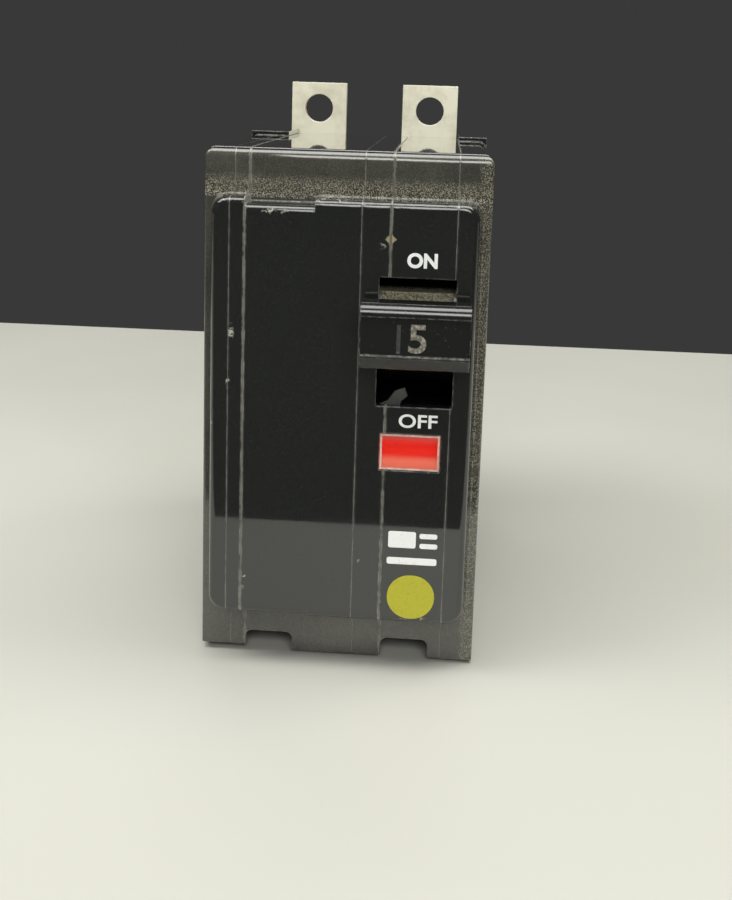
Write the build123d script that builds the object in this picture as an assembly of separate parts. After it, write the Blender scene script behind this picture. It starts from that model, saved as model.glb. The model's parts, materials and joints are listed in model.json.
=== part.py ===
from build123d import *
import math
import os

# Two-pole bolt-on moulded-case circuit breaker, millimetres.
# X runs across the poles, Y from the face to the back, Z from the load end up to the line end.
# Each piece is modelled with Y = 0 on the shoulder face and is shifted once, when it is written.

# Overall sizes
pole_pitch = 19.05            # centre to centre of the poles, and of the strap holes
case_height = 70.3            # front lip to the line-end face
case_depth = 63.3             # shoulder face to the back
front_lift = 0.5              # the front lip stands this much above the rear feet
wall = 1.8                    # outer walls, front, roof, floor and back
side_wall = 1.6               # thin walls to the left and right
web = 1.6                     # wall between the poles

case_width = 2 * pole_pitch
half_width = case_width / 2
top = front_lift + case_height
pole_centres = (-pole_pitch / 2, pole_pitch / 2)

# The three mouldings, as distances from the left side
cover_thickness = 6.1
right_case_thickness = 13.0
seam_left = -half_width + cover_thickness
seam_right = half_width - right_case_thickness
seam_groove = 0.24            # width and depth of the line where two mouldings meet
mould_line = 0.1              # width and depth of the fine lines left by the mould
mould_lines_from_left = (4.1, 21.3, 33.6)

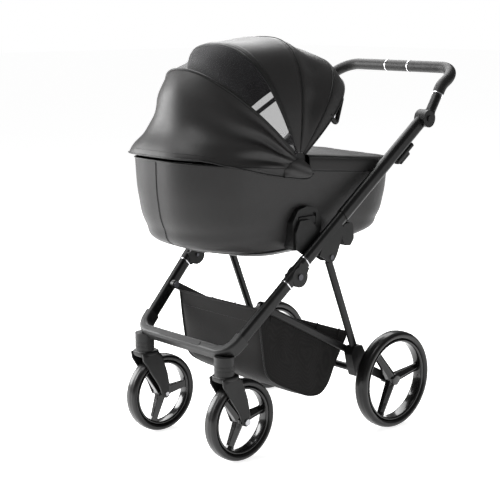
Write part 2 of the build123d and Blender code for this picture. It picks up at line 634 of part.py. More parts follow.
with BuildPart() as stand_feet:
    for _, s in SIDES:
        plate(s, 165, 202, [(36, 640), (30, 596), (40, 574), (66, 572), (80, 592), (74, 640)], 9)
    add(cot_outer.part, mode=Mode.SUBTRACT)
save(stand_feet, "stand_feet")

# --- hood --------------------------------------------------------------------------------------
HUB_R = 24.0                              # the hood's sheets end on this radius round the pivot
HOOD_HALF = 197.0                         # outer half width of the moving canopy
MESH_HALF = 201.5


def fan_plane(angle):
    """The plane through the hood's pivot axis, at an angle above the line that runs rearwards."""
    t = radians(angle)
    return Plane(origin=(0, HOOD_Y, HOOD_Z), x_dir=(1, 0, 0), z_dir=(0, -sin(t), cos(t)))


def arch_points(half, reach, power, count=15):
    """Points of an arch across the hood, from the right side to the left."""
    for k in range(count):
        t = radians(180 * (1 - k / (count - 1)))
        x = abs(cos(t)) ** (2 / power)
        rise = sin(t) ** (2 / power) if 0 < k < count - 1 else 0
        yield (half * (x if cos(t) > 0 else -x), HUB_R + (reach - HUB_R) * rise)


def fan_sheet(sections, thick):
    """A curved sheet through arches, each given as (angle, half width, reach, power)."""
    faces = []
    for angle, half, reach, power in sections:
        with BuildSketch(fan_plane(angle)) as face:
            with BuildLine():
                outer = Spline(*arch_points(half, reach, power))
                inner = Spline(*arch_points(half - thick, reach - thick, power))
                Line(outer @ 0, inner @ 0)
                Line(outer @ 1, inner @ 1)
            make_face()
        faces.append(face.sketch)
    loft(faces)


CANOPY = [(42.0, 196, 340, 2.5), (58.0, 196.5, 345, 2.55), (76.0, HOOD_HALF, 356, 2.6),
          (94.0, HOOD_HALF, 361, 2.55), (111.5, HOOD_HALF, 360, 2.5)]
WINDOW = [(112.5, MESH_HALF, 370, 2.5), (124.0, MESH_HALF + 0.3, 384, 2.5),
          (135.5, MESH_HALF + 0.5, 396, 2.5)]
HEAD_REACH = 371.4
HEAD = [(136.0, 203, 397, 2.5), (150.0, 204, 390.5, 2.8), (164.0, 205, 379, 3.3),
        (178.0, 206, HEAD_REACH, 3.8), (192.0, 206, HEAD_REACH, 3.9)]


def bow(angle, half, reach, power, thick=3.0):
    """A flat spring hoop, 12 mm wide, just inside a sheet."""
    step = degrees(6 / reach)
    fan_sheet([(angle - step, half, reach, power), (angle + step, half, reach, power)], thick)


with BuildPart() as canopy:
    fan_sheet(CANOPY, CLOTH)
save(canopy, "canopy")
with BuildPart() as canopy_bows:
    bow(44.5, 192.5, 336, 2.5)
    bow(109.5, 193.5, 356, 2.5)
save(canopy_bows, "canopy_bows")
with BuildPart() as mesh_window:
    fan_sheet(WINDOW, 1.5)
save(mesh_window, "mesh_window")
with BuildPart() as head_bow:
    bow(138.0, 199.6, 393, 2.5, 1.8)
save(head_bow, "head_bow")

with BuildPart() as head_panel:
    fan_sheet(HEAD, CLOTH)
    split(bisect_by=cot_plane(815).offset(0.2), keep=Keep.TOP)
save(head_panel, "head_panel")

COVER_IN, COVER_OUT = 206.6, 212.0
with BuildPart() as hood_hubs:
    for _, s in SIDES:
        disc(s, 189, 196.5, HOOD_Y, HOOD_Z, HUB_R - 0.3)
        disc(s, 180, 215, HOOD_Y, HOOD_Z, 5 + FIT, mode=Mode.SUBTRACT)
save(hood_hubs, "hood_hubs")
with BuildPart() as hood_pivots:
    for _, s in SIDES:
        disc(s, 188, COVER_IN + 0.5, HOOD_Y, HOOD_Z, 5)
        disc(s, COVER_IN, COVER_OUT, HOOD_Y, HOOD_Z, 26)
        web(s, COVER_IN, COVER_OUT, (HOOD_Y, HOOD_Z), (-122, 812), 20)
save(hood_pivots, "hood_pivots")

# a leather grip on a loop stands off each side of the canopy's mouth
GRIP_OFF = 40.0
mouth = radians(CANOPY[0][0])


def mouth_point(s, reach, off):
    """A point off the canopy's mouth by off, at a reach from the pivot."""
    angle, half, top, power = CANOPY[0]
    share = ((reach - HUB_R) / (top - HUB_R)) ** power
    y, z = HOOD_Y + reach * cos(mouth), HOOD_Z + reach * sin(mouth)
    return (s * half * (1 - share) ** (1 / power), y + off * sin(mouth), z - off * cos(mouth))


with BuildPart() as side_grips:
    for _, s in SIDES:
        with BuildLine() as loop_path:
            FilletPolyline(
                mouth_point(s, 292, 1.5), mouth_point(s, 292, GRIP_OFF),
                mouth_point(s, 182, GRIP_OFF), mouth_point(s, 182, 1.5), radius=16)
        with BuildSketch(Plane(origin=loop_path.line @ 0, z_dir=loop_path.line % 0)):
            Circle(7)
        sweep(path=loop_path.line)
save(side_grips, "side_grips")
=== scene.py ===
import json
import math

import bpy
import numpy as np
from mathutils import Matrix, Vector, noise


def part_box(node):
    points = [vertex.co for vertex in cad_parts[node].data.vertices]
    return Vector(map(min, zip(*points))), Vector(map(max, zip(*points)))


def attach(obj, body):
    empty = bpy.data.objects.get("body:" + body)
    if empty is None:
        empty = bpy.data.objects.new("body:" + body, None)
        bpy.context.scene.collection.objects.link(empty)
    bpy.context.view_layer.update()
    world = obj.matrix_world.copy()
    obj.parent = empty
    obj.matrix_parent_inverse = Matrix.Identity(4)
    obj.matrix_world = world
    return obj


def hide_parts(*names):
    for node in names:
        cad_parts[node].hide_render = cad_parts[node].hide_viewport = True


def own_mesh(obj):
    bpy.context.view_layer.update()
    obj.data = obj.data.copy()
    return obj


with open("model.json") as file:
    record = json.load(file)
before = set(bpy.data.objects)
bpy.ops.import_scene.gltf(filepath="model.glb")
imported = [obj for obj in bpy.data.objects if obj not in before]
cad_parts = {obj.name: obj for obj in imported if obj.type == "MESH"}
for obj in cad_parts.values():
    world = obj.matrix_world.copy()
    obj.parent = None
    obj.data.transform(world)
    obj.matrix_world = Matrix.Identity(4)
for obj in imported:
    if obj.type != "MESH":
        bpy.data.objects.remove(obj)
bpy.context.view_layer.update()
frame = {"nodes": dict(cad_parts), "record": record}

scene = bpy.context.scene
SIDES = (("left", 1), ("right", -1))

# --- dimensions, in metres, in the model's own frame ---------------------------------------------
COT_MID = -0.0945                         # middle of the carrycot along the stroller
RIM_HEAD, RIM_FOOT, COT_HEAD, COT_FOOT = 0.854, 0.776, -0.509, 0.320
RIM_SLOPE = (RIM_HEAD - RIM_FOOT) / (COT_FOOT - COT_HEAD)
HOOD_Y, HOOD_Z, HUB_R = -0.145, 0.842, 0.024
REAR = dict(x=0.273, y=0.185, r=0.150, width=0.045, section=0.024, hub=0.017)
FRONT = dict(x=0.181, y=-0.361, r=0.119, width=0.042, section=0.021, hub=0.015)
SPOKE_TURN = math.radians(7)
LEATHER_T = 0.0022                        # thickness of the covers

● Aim
Return exactly, and only, the lines from the one containing "with BuildSketch(Plane(origin=loop_path.line @" down to the one containing "if empty is", with both of those lines included.

● Result
        with BuildSketch(Plane(origin=loop_path.line @ 0, z_dir=loop_path.line % 0)):
            Circle(7)
        sweep(path=loop_path.line)
save(side_grips, "side_grips")
=== scene.py ===
import json
import math

import bpy
import numpy as np
from mathutils import Matrix, Vector, noise


def part_box(node):
    points = [vertex.co for vertex in cad_parts[node].data.vertices]
    return Vector(map(min, zip(*points))), Vector(map(max, zip(*points)))


def attach(obj, body):
    empty = bpy.data.objects.get("body:" + body)
    if empty is None:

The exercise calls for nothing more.